--- Start ---

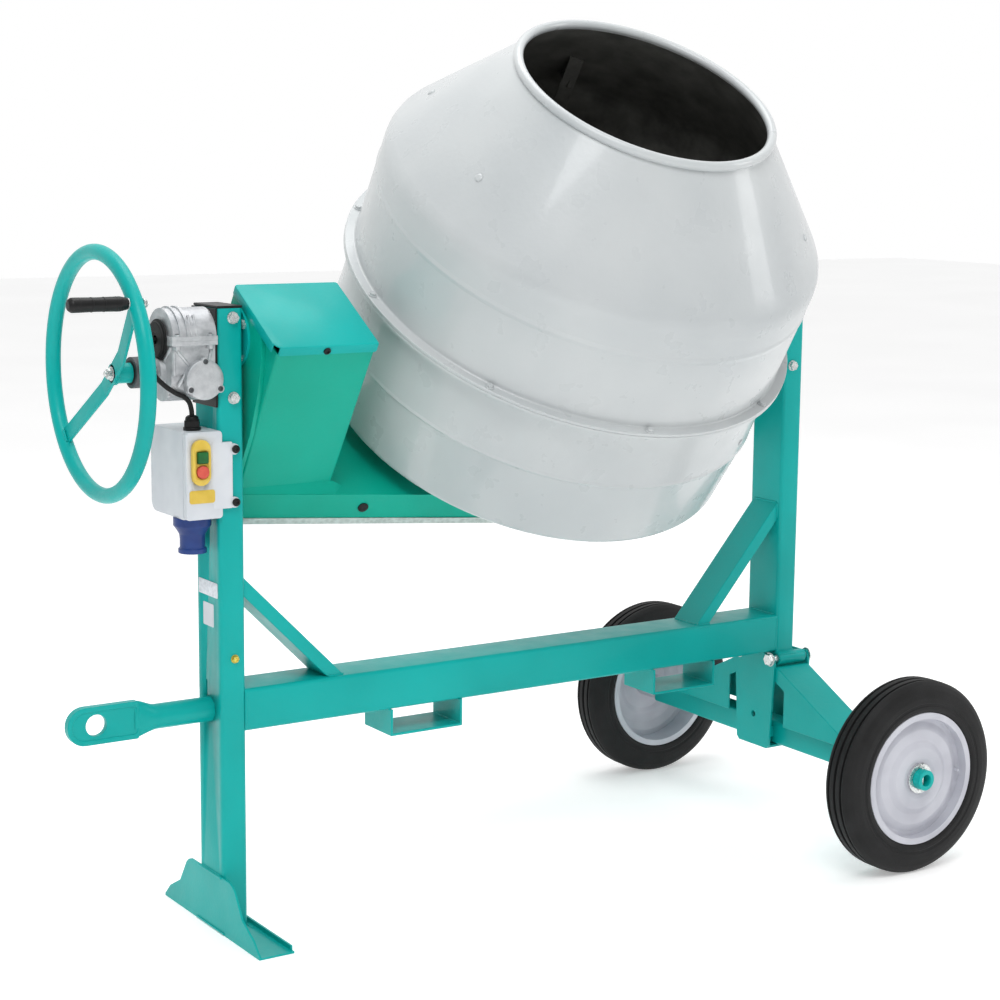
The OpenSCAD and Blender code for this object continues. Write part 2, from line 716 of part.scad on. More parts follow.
module bearing_housing() {
  color("gray") tilted() difference() {
    union() {
      rod_z(belt_s + 4, case_top + 8, drum_x, drum_v, 45);
      rod_z(case_top, case_top + 8, drum_x, drum_v, 75);
      for (a = [45 : 90 : 315]) hex_z(case_top + 8 - e, case_top + 15,
        drum_x + 62 * cos(a), drum_v + 62 * sin(a), 17);
    }
    rod_z(belt_s - 10, case_top + 30, drum_x, drum_v, 25.05);
  }
}
module belt_plan(g) {
  hull() {
    translate([motor_x, motor_v]) circle(r = 30 + g, $fn = 64);
    translate([drum_x, drum_v]) circle(r = 152 + g, $fn = 128);
  }
}
module drive_belt() {
  color("black") tilted() translate([0, 0, belt_s - 15]) linear_extrude(8) difference() {
    belt_plan(6);
    belt_plan(-1);
  }
}

// Drum
module drum_lower() {
  r = drum_r;
  t = drum_t;
  color("gainsboro") drum_axis() difference() {
    rotate_extrude($fn = 144) polygon([[30, -229], [r - 32, -229], [r - 20, -225], [r - 14, -214], [r - 2, -77],
      [r + 1.5, -75], [r + 1.5, -69], [r, -67], [r, 61], [flange_r, 61], [flange_r, 66.9], [r - t, 66.9],
      [r - t, -70], [r - 6, -77], [r - 14 - t, -212], [r - 24, -221], [r - 34, -225], [30, -225]]);
    for (a = [20 : 40 : 340]) rotate([0, 0, a]) rod_z(60, 68, flange_r - 11, 0, 4.5);
  }
  color("gainsboro") drum_axis() {
    for (a = [45 : 90 : 315]) rotate([0, 0, a]) hex_z(-225 - e, -217, 56, 0, 17);
  }
}
module drum_upper() {
  r = drum_r;
  t = drum_t;
  color("gainsboro") drum_axis() {
    difference() {
      rotate_extrude($fn = 144) polygon([[r - t, 67.1], [flange_r, 67.1], [flange_r, 73], [r, 73], [r, 221],
        [r + 2, 223], [r + 2, 227], [r, 229], [r, 276], [r - 3, 292], [r - 12, 308], [mouth_r + 10, mouth_s - 6],
        [mouth_r + 7, mouth_s - 9], [r - 15.5, 305], [r - 7, 290.5], [r - t, 276]]);
      for (a = [20 : 40 : 340]) rotate([0, 0, a]) rod_z(66, 74, flange_r - 11, 0, 4.5);
      translate([0, 0, mouth_s]) rotate_extrude($fn = 144) translate([mouth_r + 9, 0]) circle(r = 9, $fn = 32);
    }
    for (a = [20 : 40 : 340]) rotate([0, 0, a]) {
      rod_z(59, 75, flange_r - 11, 0, 4.4);
      hex_z(73 - e, 78, flange_r - 11, 0, 12);
      hex_z(56, 60.9, flange_r - 11, 0, 12);
    }
  }
}
module drum_rim() {
  color("gainsboro") drum_axis() translate([0, 0, mouth_s]) rotate_extrude($fn = 144)
    translate([mouth_r + 9, 0]) circle(r = 9, $fn = 32);
}
// Space inside the drum
module inside() {
  r = drum_r;
  t = drum_t;
  rotate_extrude($fn = 144) polygon([[0, -225], [r - 34, -225], [r - 24, -221], [r - 14 - t, -212],
    [r - 6, -77], [r - t, -70], [r - t, 276], [r - 7, 290.5], [r - 15.5, 305],
    [mouth_r + 7, mouth_s - 9], [0, mouth_s - 9]]);
}
// Mixing blade: a slanted paddle on brackets, carried on upwards by a flat bar
module blade(turn) {
  color("lightgray") drum_axis() rotate([0, 0, turn]) intersection() {
    inside();
    union() {
      translate([372, 0, 20]) rotate([-38, 0, 0]) {
        span([-4, -42, -210], [4, 42, 220]);
        for (z = [-150, 0, 150]) span([0, -10, z - 10], [90, 10, z + 10]);
      }
      translate([368, 118, 170]) rotate([0, -14, 0]) span([-4, -14, 0], [4, 14, 240]);
      rotate([0, 0, 19.5]) span([338, -4, 335], [420, 4, 363]);
    }
  }
}
module blade_a() {
  blade(56);
}
module blade_b() {
  blade(236);
}
module drum_shaft() {
  color("gray") drum_axis() {
    rod_z(belt_s - 24, -229, 0, 0, 25);
    rod_z(-242, -229, 0, 0, 78);
    hex_z(belt_s - 29, belt_s - 22, 0, 0, 38);
  }
}
module drum_pulley() {
  color("silver") drum_axis() translate([0, 0, belt_s - 22]) difference() {
    pulley_solid(160, 22);
    translate([0, 0, -1]) cylinder(h = 24, r = 25);
    for (a = [0 : 60 : 300]) rotate([0, 0, a]) translate([90, 0, -1]) cylinder(h = 24, r = 30);
  }
}

// Draw the chosen node
post_left();
post_right();
main_beam();
brace_left();
brace_right();
foot();
pocket_left();
pocket_right();
axle_beam();
axle_column();
strut_near();
strut_far();
axle_pins();
block_left();
block_right();
cap_left();
cap_right();
gearbox_plate();
gearbox_lower();
gearbox_upper();
gearbox_cap();
switch_body();
switch_front();
switch_bezel();
power_inlet();
cable_gland();
cable_grommet();
motor_cable();
retainer_near();
retainer_far();
tow_bar();
handwheel();
wheel_shaft();
wheel_grip();
start_button();
stop_button();
rim_near();
tyre_near();
rim_far();
tyre_far();
cradle_plate();
trunnion_left();
tilt_gear();
cover_box();
cover_lid();
belt_casing();
bottom_cover();
cradle_arm();
trunnion_right();
motor();
motor_pulley();
bearing_housing();
drive_belt();
drum_lower();
drum_upper();
drum_rim();
blade_a();
blade_b();
drum_shaft();
drum_pulley();
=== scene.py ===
import json
import math

import bpy
from mathutils import Matrix, Vector


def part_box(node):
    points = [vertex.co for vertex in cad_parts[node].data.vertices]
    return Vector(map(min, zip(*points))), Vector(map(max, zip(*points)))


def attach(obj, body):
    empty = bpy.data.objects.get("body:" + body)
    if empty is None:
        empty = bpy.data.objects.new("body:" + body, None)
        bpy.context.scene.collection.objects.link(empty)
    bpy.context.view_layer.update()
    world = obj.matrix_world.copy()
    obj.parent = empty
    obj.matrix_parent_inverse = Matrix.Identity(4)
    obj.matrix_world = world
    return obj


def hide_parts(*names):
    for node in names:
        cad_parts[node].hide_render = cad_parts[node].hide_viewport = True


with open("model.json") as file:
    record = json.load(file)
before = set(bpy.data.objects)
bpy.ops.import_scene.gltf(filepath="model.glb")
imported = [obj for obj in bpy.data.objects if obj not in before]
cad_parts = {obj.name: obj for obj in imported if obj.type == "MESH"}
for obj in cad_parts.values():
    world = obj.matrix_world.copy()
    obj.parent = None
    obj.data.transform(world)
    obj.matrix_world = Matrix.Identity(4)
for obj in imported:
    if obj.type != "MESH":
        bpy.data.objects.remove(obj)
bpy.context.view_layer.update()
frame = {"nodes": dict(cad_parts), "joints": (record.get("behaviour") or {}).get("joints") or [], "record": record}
nodes = frame["nodes"]
bpy.ops.object.select_all(action="DESELECT")
print("frame loaded")

mm = 0.001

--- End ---

AIM
Can you give every line above again, exactly as written?

CORRECT RESULT
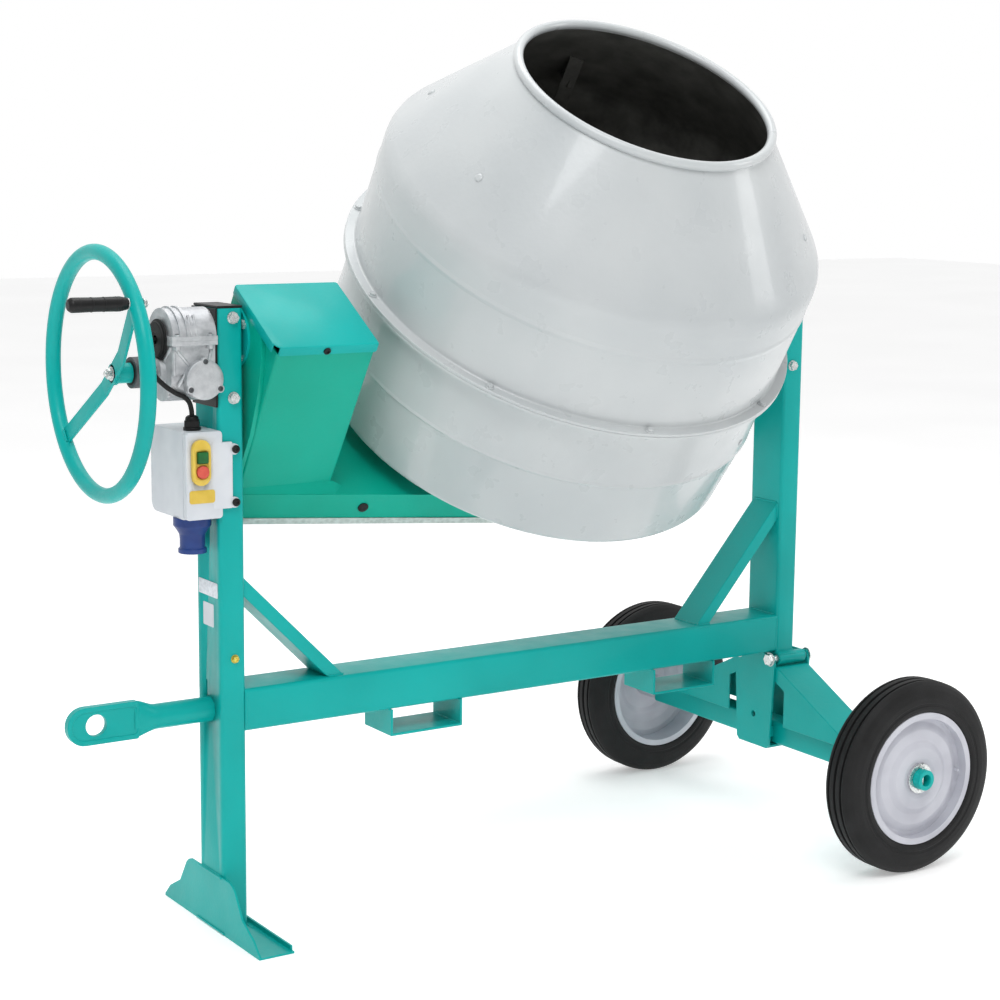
The OpenSCAD and Blender code for this object continues. Write part 2, from line 716 of part.scad on. More parts follow.
module bearing_housing() {
  color("gray") tilted() difference() {
    union() {
      rod_z(belt_s + 4, case_top + 8, drum_x, drum_v, 45);
      rod_z(case_top, case_top + 8, drum_x, drum_v, 75);
      for (a = [45 : 90 : 315]) hex_z(case_top + 8 - e, case_top + 15,
        drum_x + 62 * cos(a), drum_v + 62 * sin(a), 17);
    }
    rod_z(belt_s - 10, case_top + 30, drum_x, drum_v, 25.05);
  }
}
module belt_plan(g) {
  hull() {
    translate([motor_x, motor_v]) circle(r = 30 + g, $fn = 64);
    translate([drum_x, drum_v]) circle(r = 152 + g, $fn = 128);
  }
}
module drive_belt() {
  color("black") tilted() translate([0, 0, belt_s - 15]) linear_extrude(8) difference() {
    belt_plan(6);
    belt_plan(-1);
  }
}

// Drum
module drum_lower() {
  r = drum_r;
  t = drum_t;
  color("gainsboro") drum_axis() difference() {
    rotate_extrude($fn = 144) polygon([[30, -229], [r - 32, -229], [r - 20, -225], [r - 14, -214], [r - 2, -77],
      [r + 1.5, -75], [r + 1.5, -69], [r, -67], [r, 61], [flange_r, 61], [flange_r, 66.9], [r - t, 66.9],
      [r - t, -70], [r - 6, -77], [r - 14 - t, -212], [r - 24, -221], [r - 34, -225], [30, -225]]);
    for (a = [20 : 40 : 340]) rotate([0, 0, a]) rod_z(60, 68, flange_r - 11, 0, 4.5);
  }
  color("gainsboro") drum_axis() {
    for (a = [45 : 90 : 315]) rotate([0, 0, a]) hex_z(-225 - e, -217, 56, 0, 17);
  }
}
module drum_upper() {
  r = drum_r;
  t = drum_t;
  color("gainsboro") drum_axis() {
    difference() {
      rotate_extrude($fn = 144) polygon([[r - t, 67.1], [flange_r, 67.1], [flange_r, 73], [r, 73], [r, 221],
        [r + 2, 223], [r + 2, 227], [r, 229], [r, 276], [r - 3, 292], [r - 12, 308], [mouth_r + 10, mouth_s - 6],
        [mouth_r + 7, mouth_s - 9], [r - 15.5, 305], [r - 7, 290.5], [r - t, 276]]);
      for (a = [20 : 40 : 340]) rotate([0, 0, a]) rod_z(66, 74, flange_r - 11, 0, 4.5);
      translate([0, 0, mouth_s]) rotate_extrude($fn = 144) translate([mouth_r + 9, 0]) circle(r = 9, $fn = 32);
    }
    for (a = [20 : 40 : 340]) rotate([0, 0, a]) {
      rod_z(59, 75, flange_r - 11, 0, 4.4);
      hex_z(73 - e, 78, flange_r - 11, 0, 12);
      hex_z(56, 60.9, flange_r - 11, 0, 12);
    }
  }
}
module drum_rim() {
  color("gainsboro") drum_axis() translate([0, 0, mouth_s]) rotate_extrude($fn = 144)
    translate([mouth_r + 9, 0]) circle(r = 9, $fn = 32);
}
// Space inside the drum
module inside() {
  r = drum_r;
  t = drum_t;
  rotate_extrude($fn = 144) polygon([[0, -225], [r - 34, -225], [r - 24, -221], [r - 14 - t, -212],
    [r - 6, -77], [r - t, -70], [r - t, 276], [r - 7, 290.5], [r - 15.5, 305],
    [mouth_r + 7, mouth_s - 9], [0, mouth_s - 9]]);
}
// Mixing blade: a slanted paddle on brackets, carried on upwards by a flat bar
module blade(turn) {
  color("lightgray") drum_axis() rotate([0, 0, turn]) intersection() {
    inside();
    union() {
      translate([372, 0, 20]) rotate([-38, 0, 0]) {
        span([-4, -42, -210], [4, 42, 220]);
        for (z = [-150, 0, 150]) span([0, -10, z - 10], [90, 10, z + 10]);
      }
      translate([368, 118, 170]) rotate([0, -14, 0]) span([-4, -14, 0], [4, 14, 240]);
      rotate([0, 0, 19.5]) span([338, -4, 335], [420, 4, 363]);
    }
  }
}
module blade_a() {
  blade(56);
}
module blade_b() {
  blade(236);
}
module drum_shaft() {
  color("gray") drum_axis() {
    rod_z(belt_s - 24, -229, 0, 0, 25);
    rod_z(-242, -229, 0, 0, 78);
    hex_z(belt_s - 29, belt_s - 22, 0, 0, 38);
  }
}
module drum_pulley() {
  color("silver") drum_axis() translate([0, 0, belt_s - 22]) difference() {
    pulley_solid(160, 22);
    translate([0, 0, -1]) cylinder(h = 24, r = 25);
    for (a = [0 : 60 : 300]) rotate([0, 0, a]) translate([90, 0, -1]) cylinder(h = 24, r = 30);
  }
}

// Draw the chosen node
post_left();
post_right();
main_beam();
brace_left();
brace_right();
foot();
pocket_left();
pocket_right();
axle_beam();
axle_column();
strut_near();
strut_far();
axle_pins();
block_left();
block_right();
cap_left();
cap_right();
gearbox_plate();
gearbox_lower();
gearbox_upper();
gearbox_cap();
switch_body();
switch_front();
switch_bezel();
power_inlet();
cable_gland();
cable_grommet();
motor_cable();
retainer_near();
retainer_far();
tow_bar();
handwheel();
wheel_shaft();
wheel_grip();
start_button();
stop_button();
rim_near();
tyre_near();
rim_far();
tyre_far();
cradle_plate();
trunnion_left();
tilt_gear();
cover_box();
cover_lid();
belt_casing();
bottom_cover();
cradle_arm();
trunnion_right();
motor();
motor_pulley();
bearing_housing();
drive_belt();
drum_lower();
drum_upper();
drum_rim();
blade_a();
blade_b();
drum_shaft();
drum_pulley();
=== scene.py ===
import json
import math

import bpy
from mathutils import Matrix, Vector


def part_box(node):
    points = [vertex.co for vertex in cad_parts[node].data.vertices]
    return Vector(map(min, zip(*points))), Vector(map(max, zip(*points)))


def attach(obj, body):
    empty = bpy.data.objects.get("body:" + body)
    if empty is None:
        empty = bpy.data.objects.new("body:" + body, None)
        bpy.context.scene.collection.objects.link(empty)
    bpy.context.view_layer.update()
    world = obj.matrix_world.copy()
    obj.parent = empty
    obj.matrix_parent_inverse = Matrix.Identity(4)
    obj.matrix_world = world
    return obj


def hide_parts(*names):
    for node in names:
        cad_parts[node].hide_render = cad_parts[node].hide_viewport = True


with open("model.json") as file:
    record = json.load(file)
before = set(bpy.data.objects)
bpy.ops.import_scene.gltf(filepath="model.glb")
imported = [obj for obj in bpy.data.objects if obj not in before]
cad_parts = {obj.name: obj for obj in imported if obj.type == "MESH"}
for obj in cad_parts.values():
    world = obj.matrix_world.copy()
    obj.parent = None
    obj.data.transform(world)
    obj.matrix_world = Matrix.Identity(4)
for obj in imported:
    if obj.type != "MESH":
        bpy.data.objects.remove(obj)
bpy.context.view_layer.update()
frame = {"nodes": dict(cad_parts), "joints": (record.get("behaviour") or {}).get("joints") or [], "record": record}
nodes = frame["nodes"]
bpy.ops.object.select_all(action="DESELECT")
print("frame loaded")

mm = 0.001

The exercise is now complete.